Aim of the exercise:
Pull out the lines from the line containing "a narrow tip" through the line containing "for node in", both lines included, and copy them exactly.

Data:
______
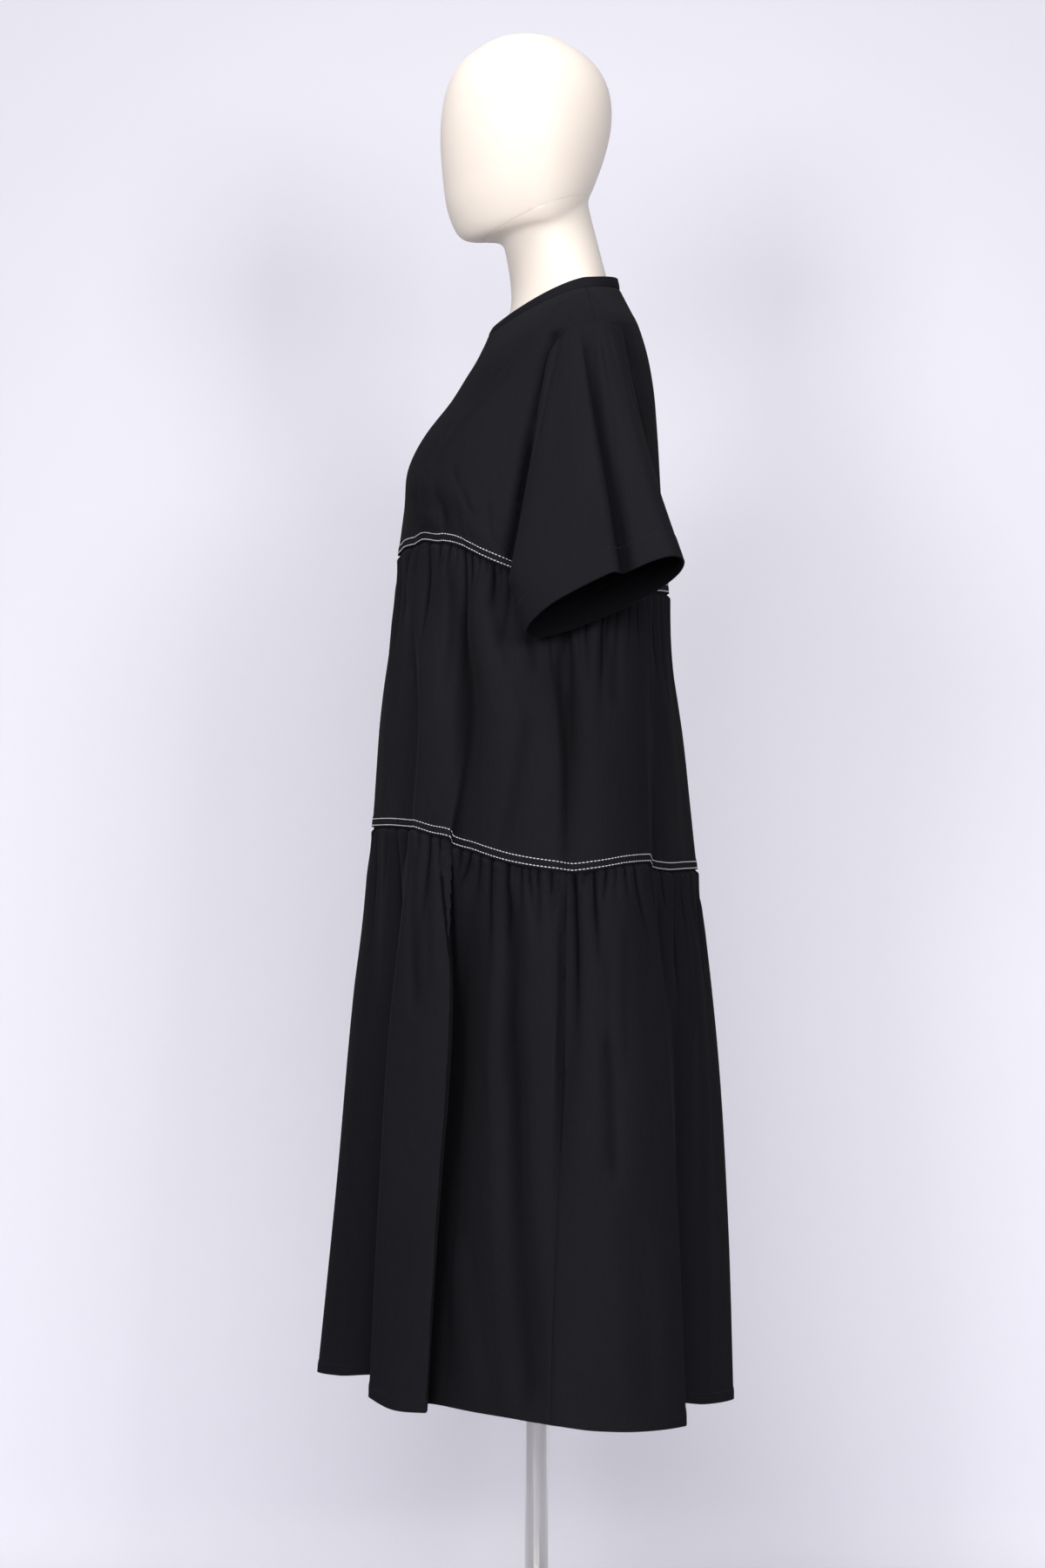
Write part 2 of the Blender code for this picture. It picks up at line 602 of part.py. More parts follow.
______
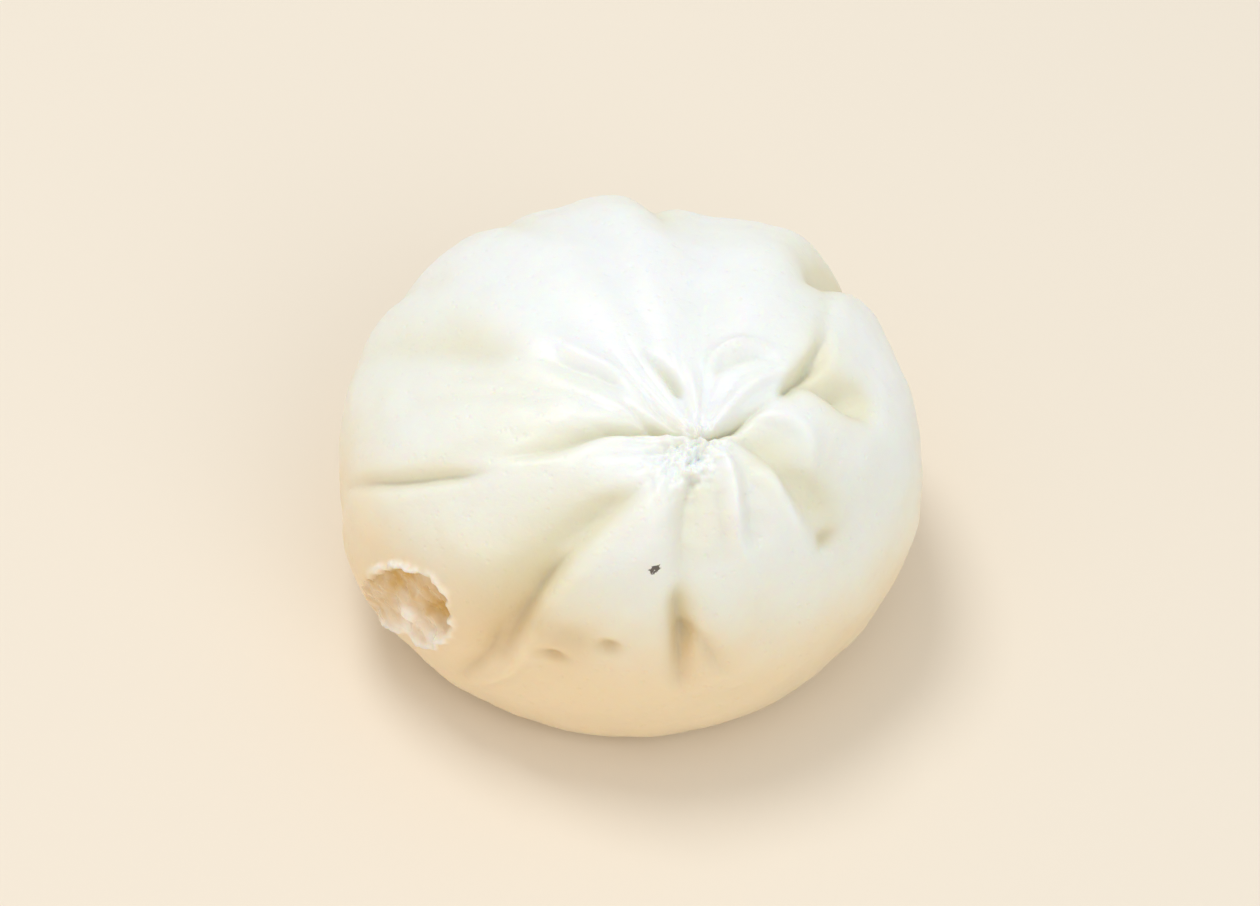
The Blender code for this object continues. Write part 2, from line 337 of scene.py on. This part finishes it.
______
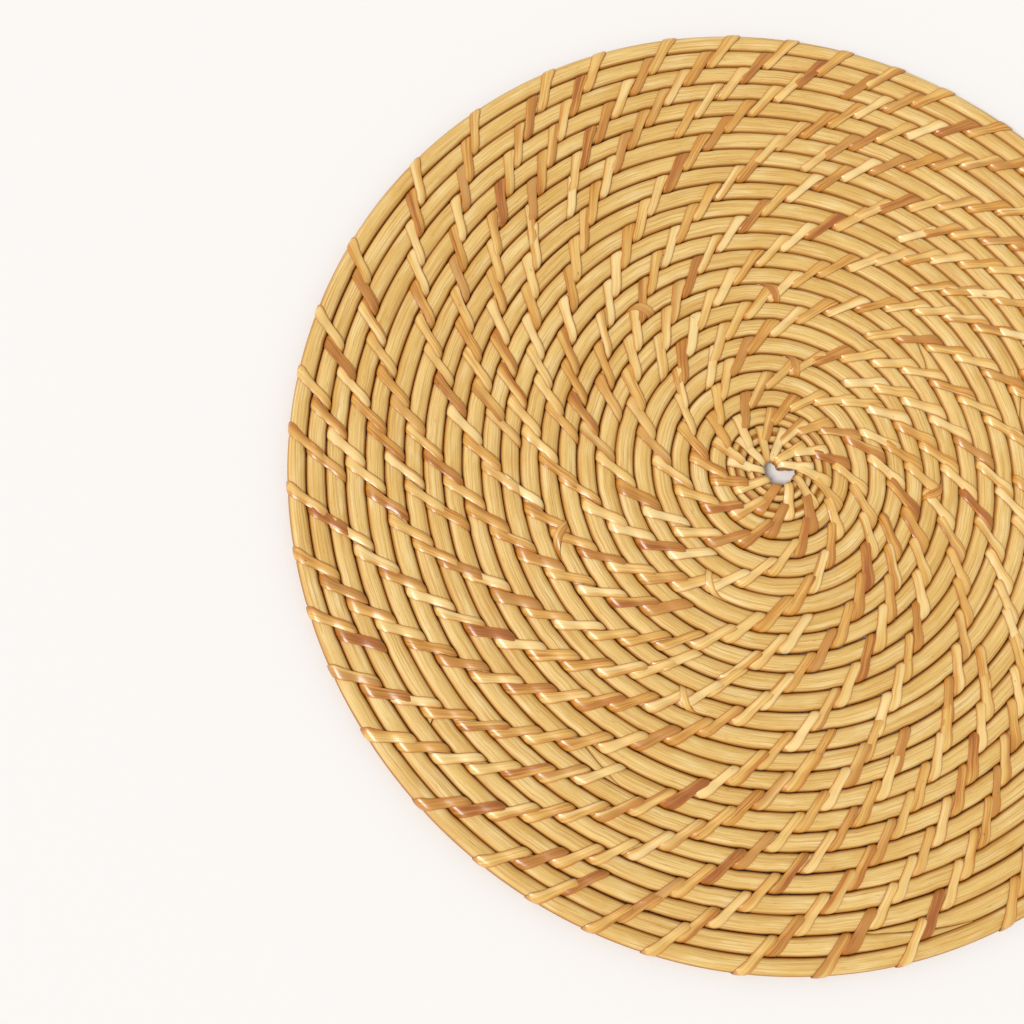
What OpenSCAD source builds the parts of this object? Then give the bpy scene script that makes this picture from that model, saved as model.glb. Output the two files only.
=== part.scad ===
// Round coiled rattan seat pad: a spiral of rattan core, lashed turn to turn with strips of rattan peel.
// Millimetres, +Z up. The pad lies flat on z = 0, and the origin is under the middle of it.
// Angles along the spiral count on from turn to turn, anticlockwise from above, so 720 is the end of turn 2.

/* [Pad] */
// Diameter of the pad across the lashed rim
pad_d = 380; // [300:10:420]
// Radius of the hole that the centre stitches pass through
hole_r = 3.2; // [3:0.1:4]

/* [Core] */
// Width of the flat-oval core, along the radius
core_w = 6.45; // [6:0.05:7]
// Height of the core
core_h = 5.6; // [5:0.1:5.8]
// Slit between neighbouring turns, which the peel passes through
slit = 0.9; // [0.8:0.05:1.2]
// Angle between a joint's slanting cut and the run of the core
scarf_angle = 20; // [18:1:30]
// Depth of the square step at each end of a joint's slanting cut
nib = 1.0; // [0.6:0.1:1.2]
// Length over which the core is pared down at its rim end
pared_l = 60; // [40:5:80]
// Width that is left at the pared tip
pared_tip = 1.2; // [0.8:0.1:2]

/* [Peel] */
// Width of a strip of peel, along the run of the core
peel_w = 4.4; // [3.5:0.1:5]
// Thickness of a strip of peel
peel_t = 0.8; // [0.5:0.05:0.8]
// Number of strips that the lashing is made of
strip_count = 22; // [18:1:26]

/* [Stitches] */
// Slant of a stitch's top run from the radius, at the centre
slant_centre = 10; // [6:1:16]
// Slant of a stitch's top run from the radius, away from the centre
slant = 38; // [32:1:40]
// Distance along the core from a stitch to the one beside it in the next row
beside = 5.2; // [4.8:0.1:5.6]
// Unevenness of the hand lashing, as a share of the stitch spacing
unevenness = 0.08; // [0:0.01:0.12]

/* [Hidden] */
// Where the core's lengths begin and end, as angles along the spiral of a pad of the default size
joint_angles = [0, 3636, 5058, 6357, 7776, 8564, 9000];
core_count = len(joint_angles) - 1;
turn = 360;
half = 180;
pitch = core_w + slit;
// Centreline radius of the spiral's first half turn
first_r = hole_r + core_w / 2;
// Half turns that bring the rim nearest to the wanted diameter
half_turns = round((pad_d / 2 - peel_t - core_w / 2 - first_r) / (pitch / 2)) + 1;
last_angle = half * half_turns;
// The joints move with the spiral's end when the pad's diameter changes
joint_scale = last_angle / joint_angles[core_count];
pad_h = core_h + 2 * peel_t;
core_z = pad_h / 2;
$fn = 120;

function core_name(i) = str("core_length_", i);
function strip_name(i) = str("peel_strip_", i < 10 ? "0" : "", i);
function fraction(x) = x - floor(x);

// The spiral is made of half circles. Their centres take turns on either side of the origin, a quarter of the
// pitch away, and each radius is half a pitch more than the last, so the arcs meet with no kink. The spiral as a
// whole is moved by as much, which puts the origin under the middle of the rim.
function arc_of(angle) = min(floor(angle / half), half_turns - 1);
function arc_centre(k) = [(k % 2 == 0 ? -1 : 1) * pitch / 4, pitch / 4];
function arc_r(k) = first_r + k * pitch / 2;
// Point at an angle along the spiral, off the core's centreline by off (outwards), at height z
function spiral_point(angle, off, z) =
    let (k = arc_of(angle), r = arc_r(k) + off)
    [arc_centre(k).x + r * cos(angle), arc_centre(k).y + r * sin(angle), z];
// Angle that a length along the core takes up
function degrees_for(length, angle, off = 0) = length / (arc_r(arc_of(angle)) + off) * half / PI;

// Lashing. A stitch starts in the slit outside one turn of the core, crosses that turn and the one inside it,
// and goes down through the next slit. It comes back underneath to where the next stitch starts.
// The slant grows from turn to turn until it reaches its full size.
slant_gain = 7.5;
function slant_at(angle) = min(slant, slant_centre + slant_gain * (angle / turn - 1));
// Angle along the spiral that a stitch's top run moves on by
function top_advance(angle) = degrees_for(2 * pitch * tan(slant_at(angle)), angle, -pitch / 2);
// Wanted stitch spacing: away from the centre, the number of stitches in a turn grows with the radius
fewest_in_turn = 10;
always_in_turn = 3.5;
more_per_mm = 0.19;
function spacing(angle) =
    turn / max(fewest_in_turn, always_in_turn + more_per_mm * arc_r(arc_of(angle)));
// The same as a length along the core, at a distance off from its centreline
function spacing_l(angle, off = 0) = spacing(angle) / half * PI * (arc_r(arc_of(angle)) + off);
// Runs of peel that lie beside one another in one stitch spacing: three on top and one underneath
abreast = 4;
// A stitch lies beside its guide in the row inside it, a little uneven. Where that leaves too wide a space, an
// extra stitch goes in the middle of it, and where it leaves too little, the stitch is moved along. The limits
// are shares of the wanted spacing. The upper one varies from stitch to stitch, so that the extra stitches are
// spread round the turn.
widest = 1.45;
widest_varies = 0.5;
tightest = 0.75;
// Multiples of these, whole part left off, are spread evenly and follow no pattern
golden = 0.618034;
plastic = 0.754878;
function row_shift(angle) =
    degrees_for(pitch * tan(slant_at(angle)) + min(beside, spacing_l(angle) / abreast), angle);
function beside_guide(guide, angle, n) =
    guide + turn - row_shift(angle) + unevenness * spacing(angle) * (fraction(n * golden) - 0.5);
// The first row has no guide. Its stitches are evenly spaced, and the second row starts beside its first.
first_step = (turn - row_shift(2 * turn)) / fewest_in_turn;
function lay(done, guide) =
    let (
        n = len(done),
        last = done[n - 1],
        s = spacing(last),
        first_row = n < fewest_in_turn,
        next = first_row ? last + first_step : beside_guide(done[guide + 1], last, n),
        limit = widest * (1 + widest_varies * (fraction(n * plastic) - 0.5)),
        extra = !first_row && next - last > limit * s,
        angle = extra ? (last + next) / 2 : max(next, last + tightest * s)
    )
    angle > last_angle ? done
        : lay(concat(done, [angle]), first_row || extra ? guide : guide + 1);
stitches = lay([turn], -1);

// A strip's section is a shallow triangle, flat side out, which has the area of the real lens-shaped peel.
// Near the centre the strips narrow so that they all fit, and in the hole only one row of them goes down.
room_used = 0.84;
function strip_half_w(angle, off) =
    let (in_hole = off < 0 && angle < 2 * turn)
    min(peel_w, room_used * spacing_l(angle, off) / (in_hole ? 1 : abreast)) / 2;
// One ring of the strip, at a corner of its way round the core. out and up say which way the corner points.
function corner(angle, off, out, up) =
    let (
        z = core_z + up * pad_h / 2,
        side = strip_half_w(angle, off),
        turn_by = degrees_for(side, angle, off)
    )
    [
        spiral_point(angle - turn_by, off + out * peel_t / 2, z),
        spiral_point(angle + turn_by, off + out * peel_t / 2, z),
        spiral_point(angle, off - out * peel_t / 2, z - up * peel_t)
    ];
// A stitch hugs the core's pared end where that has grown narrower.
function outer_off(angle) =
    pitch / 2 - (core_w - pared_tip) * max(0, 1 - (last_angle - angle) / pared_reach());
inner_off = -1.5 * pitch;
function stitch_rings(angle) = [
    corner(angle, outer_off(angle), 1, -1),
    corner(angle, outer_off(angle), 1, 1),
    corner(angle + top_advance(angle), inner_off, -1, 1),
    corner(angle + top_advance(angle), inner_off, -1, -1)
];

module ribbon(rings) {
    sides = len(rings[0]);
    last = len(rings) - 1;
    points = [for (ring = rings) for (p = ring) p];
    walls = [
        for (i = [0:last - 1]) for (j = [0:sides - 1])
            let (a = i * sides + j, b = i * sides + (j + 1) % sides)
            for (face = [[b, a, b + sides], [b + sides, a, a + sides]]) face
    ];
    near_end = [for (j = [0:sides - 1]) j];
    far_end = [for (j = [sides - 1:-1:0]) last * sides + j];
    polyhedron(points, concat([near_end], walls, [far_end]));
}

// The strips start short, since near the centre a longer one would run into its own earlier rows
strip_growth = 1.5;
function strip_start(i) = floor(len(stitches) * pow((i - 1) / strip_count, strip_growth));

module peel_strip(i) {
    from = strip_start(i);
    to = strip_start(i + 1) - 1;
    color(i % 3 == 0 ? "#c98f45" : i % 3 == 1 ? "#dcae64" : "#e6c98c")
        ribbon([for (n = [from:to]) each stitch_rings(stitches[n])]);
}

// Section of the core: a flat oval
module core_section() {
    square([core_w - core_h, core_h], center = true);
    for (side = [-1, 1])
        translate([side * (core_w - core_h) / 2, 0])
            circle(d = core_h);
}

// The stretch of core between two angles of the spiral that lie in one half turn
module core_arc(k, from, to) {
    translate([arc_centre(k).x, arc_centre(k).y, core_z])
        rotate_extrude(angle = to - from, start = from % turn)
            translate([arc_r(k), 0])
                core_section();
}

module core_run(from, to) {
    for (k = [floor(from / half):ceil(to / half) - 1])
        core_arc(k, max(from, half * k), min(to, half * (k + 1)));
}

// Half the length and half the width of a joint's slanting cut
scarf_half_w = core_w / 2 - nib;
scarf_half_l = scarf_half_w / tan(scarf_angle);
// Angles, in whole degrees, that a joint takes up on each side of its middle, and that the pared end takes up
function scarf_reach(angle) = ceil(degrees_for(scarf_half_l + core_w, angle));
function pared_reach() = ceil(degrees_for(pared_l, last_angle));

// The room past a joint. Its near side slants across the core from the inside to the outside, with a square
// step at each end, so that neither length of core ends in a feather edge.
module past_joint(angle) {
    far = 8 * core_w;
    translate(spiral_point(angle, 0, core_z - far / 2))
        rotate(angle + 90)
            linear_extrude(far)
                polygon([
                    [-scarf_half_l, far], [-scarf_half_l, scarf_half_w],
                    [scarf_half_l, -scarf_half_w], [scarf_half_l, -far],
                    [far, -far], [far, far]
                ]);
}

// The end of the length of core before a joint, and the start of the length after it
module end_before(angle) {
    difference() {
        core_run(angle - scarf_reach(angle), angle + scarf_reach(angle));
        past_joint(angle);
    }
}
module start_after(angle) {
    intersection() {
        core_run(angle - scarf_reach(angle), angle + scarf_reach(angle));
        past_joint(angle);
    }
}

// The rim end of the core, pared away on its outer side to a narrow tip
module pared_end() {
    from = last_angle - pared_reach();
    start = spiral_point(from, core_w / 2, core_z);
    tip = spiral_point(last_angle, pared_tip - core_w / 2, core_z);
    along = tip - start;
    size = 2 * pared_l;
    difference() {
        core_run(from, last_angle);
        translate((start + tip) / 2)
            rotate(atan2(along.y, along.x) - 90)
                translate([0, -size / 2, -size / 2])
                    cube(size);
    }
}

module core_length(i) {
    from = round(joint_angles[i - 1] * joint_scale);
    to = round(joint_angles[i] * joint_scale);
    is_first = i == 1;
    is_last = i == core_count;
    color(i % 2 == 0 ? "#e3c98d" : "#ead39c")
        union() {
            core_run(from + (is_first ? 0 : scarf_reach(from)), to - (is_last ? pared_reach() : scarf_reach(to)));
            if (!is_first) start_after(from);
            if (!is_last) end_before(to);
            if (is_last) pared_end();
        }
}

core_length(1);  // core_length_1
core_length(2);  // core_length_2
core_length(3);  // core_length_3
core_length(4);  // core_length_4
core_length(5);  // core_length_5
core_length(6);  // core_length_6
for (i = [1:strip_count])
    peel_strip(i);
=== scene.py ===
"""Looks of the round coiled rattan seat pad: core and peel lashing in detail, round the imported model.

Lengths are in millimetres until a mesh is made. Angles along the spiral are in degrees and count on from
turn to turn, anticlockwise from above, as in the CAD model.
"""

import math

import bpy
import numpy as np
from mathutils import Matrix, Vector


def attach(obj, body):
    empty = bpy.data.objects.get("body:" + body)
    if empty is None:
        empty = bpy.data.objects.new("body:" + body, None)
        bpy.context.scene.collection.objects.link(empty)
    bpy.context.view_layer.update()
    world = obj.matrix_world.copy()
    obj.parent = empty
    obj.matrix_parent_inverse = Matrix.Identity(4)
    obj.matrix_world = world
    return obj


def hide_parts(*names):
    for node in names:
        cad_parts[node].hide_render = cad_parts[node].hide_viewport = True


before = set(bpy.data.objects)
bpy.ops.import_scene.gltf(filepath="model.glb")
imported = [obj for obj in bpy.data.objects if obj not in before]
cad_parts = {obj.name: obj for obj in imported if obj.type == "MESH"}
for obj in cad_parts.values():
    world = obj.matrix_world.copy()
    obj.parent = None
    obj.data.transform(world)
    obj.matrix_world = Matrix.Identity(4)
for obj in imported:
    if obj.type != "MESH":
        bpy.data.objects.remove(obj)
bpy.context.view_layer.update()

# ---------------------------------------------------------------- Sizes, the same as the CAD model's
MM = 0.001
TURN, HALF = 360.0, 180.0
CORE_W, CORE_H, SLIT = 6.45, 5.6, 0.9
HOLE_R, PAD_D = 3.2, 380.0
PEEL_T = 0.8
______
Final result:
// The rim end of the core, pared away on its outer side to a narrow tip
module pared_end() {
    from = last_angle - pared_reach();
    start = spiral_point(from, core_w / 2, core_z);
    tip = spiral_point(last_angle, pared_tip - core_w / 2, core_z);
    along = tip - start;
    size = 2 * pared_l;
    difference() {
        core_run(from, last_angle);
        translate((start + tip) / 2)
            rotate(atan2(along.y, along.x) - 90)
                translate([0, -size / 2, -size / 2])
                    cube(size);
    }
}

module core_length(i) {
    from = round(joint_angles[i - 1] * joint_scale);
    to = round(joint_angles[i] * joint_scale);
    is_first = i == 1;
    is_last = i == core_count;
    color(i % 2 == 0 ? "#e3c98d" : "#ead39c")
        union() {
            core_run(from + (is_first ? 0 : scarf_reach(from)), to - (is_last ? pared_reach() : scarf_reach(to)));
            if (!is_first) start_after(from);
            if (!is_last) end_before(to);
            if (is_last) pared_end();
        }
}

core_length(1);  // core_length_1
core_length(2);  // core_length_2
core_length(3);  // core_length_3
core_length(4);  // core_length_4
core_length(5);  // core_length_5
core_length(6);  // core_length_6
for (i = [1:strip_count])
    peel_strip(i);
=== scene.py ===
"""Looks of the round coiled rattan seat pad: core and peel lashing in detail, round the imported model.

Lengths are in millimetres until a mesh is made. Angles along the spiral are in degrees and count on from
turn to turn, anticlockwise from above, as in the CAD model.
"""

import math

import bpy
import numpy as np
from mathutils import Matrix, Vector


def attach(obj, body):
    empty = bpy.data.objects.get("body:" + body)
    if empty is None:
        empty = bpy.data.objects.new("body:" + body, None)
        bpy.context.scene.collection.objects.link(empty)
    bpy.context.view_layer.update()
    world = obj.matrix_world.copy()
    obj.parent = empty
    obj.matrix_parent_inverse = Matrix.Identity(4)
    obj.matrix_world = world
    return obj


def hide_parts(*names):
    for node in names:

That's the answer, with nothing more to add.